--- DATA IN THIS EXERCISE ---

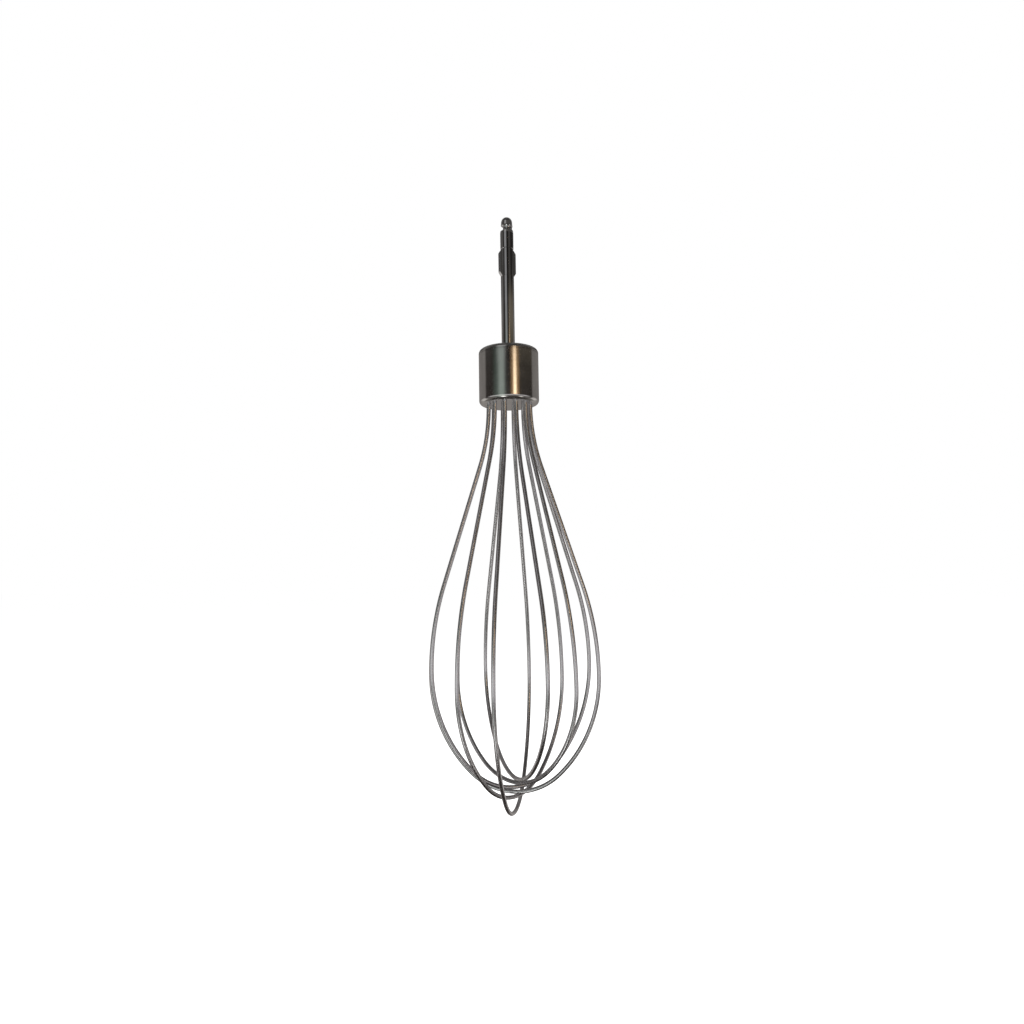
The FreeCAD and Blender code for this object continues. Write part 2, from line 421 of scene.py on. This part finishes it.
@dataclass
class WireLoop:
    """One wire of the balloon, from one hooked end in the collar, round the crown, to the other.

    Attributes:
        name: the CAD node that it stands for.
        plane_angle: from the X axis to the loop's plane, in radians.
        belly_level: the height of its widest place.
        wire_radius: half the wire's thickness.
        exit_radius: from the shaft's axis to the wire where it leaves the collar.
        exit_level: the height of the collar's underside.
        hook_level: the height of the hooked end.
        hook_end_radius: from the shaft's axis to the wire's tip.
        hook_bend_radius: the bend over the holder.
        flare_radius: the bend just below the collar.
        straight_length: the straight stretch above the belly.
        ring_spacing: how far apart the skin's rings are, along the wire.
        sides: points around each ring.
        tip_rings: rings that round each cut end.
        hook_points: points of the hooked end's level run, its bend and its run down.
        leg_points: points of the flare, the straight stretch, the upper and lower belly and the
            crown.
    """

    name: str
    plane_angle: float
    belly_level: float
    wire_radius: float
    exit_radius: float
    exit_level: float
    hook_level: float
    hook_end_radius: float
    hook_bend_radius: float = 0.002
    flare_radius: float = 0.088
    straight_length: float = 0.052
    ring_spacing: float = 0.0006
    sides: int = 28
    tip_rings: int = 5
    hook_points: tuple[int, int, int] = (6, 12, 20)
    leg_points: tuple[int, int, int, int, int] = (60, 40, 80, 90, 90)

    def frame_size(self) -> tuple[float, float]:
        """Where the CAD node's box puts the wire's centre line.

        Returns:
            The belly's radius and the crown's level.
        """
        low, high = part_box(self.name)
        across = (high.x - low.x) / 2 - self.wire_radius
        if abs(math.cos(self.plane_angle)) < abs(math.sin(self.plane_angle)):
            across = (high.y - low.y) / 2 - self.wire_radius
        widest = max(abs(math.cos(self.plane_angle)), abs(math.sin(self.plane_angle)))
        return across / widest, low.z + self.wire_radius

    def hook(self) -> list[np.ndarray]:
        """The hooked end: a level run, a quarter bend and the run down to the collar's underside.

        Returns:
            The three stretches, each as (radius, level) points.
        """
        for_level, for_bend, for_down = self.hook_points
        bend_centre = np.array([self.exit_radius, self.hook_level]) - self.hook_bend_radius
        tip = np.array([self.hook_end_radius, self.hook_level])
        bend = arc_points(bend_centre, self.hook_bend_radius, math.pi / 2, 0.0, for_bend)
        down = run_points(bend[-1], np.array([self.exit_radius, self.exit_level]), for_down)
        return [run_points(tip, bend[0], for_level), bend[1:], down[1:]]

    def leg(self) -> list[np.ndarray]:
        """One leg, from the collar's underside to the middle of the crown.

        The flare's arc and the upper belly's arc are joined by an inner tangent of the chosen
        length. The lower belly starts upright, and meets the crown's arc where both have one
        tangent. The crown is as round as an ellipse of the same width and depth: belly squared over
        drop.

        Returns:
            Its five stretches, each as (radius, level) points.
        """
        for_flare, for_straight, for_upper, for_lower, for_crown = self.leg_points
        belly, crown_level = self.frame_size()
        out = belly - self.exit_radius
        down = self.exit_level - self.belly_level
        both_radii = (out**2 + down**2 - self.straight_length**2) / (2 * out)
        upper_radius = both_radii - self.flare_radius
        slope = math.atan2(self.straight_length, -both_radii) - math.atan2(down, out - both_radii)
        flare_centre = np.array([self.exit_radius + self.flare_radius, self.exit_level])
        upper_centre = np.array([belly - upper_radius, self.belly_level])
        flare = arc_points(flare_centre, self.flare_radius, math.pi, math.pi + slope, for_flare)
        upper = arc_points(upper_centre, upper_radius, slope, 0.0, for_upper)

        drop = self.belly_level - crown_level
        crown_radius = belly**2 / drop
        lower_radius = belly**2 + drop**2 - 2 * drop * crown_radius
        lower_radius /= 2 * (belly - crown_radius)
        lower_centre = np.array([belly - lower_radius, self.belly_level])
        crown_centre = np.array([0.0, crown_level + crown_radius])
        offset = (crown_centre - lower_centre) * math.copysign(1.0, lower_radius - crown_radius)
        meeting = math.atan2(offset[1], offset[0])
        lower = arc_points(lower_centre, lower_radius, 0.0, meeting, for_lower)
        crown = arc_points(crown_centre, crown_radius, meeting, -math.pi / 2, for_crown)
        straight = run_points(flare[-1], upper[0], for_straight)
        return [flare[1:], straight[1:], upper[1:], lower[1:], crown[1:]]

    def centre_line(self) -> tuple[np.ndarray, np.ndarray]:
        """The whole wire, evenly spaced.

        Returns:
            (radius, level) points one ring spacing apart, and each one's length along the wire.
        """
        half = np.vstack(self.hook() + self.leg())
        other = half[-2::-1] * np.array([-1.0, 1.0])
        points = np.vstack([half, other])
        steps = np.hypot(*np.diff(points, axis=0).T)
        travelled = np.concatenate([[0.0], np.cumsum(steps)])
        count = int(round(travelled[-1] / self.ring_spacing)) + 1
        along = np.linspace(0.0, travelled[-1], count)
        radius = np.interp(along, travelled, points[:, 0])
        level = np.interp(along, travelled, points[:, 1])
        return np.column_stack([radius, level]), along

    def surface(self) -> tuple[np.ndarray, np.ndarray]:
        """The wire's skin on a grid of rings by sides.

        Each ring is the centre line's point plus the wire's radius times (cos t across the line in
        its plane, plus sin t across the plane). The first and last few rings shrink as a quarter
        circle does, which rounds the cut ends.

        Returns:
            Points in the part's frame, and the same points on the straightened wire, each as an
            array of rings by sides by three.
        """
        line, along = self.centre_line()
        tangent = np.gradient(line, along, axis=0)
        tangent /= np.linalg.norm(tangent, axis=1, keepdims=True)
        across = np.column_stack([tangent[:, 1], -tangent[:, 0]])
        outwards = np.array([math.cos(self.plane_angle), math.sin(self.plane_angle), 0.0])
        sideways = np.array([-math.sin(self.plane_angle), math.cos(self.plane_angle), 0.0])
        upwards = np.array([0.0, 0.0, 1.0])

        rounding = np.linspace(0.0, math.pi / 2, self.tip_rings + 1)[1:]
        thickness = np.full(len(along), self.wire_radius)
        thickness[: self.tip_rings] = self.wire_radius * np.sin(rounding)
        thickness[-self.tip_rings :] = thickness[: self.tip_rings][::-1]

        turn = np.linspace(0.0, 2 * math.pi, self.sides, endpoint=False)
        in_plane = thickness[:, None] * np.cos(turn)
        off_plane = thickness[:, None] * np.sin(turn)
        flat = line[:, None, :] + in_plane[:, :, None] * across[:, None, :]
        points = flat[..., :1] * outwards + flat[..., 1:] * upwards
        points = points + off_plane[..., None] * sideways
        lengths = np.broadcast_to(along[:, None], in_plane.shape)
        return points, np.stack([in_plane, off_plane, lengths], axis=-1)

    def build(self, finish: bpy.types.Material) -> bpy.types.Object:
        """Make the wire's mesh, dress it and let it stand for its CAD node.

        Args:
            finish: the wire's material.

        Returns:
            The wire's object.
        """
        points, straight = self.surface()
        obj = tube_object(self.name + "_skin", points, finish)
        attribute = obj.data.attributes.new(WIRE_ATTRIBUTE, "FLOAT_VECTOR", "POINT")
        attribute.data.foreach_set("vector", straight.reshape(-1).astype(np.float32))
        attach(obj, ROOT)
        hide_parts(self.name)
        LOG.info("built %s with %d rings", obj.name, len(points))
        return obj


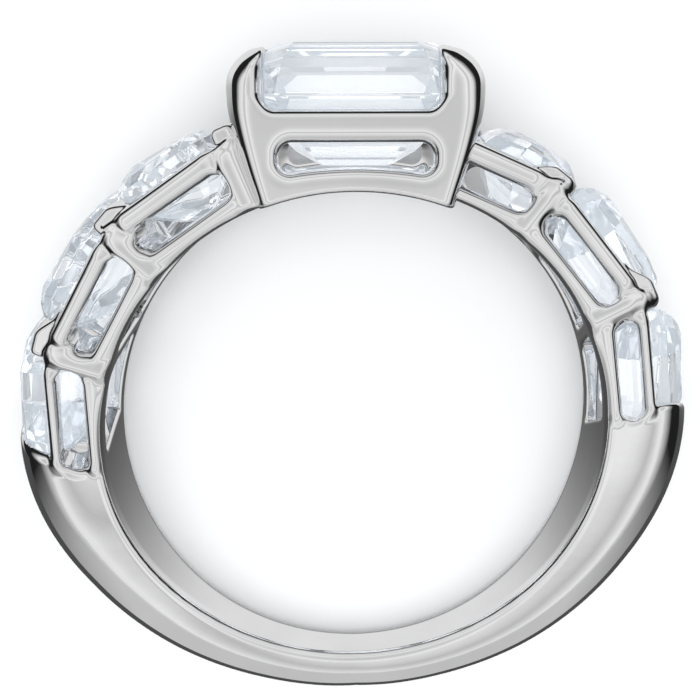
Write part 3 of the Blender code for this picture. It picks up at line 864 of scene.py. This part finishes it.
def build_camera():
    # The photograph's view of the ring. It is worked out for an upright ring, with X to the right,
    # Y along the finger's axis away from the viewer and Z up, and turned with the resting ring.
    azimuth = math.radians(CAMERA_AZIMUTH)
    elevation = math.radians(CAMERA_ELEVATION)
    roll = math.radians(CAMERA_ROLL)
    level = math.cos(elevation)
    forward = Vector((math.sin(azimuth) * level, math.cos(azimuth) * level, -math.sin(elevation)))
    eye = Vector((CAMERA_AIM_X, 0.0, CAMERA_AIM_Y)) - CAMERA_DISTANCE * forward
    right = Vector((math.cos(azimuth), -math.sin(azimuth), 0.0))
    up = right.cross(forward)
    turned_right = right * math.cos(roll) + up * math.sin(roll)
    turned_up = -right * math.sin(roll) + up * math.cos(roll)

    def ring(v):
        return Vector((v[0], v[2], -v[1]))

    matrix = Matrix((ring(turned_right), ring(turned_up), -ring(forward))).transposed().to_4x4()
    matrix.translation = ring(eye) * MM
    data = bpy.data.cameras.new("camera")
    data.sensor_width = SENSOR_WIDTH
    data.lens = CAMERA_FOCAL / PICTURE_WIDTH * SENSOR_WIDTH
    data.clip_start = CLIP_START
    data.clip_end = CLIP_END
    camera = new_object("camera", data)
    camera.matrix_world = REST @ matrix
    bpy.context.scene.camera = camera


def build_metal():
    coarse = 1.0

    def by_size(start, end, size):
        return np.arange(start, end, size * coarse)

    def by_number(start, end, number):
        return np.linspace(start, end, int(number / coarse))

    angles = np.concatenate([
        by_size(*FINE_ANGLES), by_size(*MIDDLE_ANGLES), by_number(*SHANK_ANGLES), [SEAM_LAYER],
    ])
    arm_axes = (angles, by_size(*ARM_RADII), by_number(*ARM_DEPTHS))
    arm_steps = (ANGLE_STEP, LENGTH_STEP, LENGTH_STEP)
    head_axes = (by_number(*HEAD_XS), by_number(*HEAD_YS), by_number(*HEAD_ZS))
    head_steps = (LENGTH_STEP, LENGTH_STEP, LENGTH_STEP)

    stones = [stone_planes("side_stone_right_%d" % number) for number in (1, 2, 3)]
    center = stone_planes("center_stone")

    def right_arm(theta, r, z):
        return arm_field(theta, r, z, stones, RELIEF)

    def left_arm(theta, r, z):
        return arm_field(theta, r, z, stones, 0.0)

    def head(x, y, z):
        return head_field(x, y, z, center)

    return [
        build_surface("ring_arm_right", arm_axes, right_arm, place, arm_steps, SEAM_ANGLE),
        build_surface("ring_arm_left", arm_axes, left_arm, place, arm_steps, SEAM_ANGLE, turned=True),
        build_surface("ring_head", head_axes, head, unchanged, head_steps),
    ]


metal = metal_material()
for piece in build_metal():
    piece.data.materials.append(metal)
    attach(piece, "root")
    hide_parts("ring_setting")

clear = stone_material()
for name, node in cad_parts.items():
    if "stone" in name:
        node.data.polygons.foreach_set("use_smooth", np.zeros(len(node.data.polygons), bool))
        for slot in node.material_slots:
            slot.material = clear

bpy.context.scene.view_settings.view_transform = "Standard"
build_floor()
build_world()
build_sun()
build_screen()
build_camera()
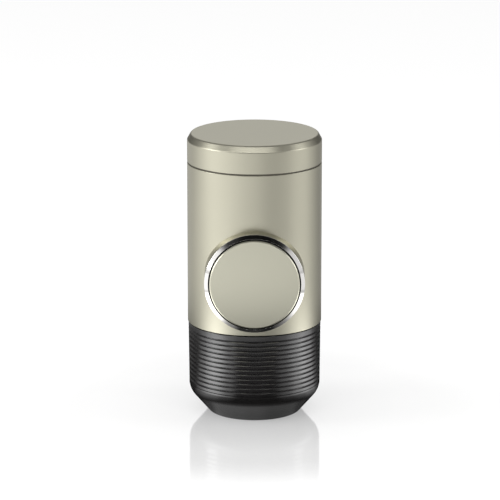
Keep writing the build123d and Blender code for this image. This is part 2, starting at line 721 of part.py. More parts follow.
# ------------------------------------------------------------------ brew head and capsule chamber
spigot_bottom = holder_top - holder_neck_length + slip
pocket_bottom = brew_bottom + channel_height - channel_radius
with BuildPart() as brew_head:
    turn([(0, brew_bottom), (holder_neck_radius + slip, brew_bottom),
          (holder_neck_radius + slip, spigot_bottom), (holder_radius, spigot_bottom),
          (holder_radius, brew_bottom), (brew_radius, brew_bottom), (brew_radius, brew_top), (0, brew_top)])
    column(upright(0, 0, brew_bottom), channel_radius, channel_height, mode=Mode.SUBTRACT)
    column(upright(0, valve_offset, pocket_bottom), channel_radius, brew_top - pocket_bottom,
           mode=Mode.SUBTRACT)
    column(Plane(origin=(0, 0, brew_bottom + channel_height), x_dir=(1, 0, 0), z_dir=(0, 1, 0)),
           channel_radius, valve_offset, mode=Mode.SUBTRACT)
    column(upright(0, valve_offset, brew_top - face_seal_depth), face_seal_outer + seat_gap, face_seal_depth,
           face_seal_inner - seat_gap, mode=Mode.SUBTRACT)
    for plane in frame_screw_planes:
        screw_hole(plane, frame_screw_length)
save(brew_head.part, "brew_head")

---

# WRITTEN EXERCISE
Copy, please, exactly the lines that start at the first line of the data and end at the line containing "to the other.", both kept and no others.

# COMPLETED EXERCISE
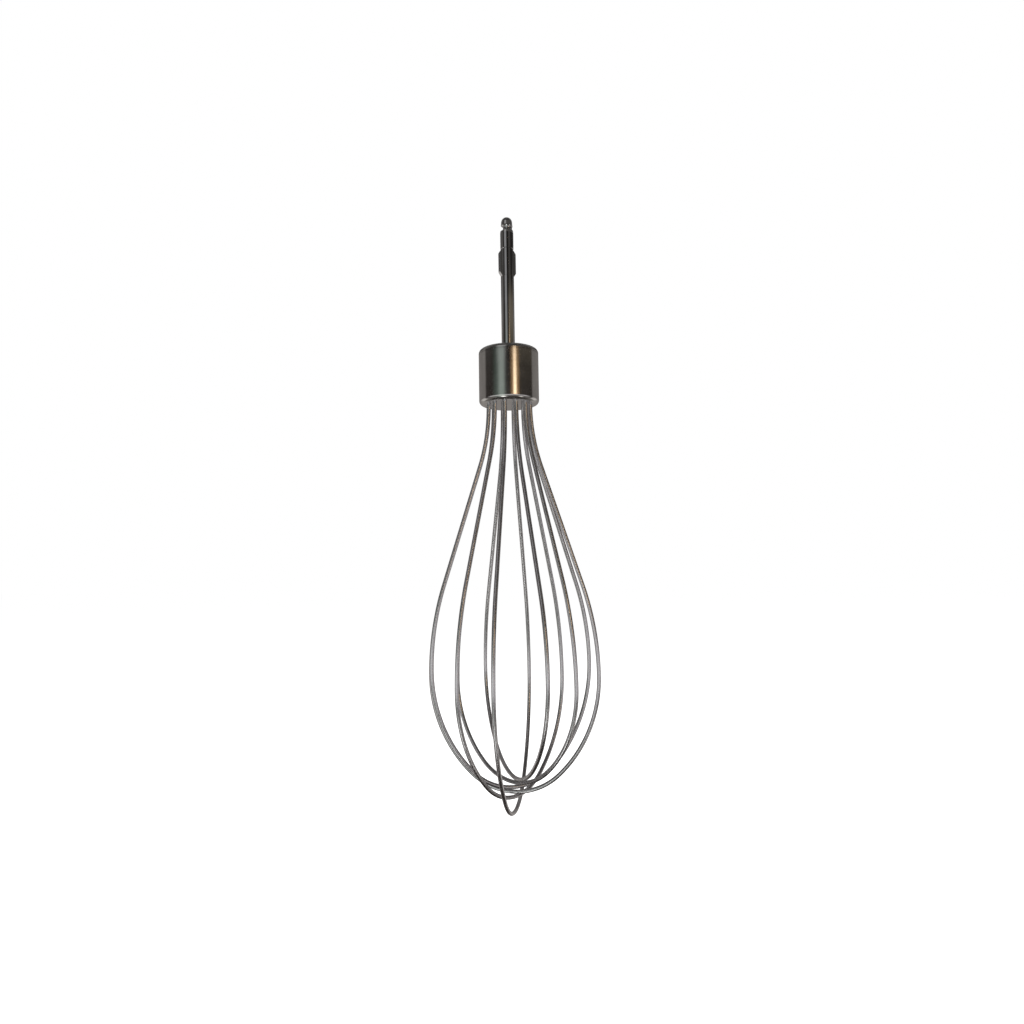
The FreeCAD and Blender code for this object continues. Write part 2, from line 421 of scene.py on. This part finishes it.
@dataclass
class WireLoop:
    """One wire of the balloon, from one hooked end in the collar, round the crown, to the other.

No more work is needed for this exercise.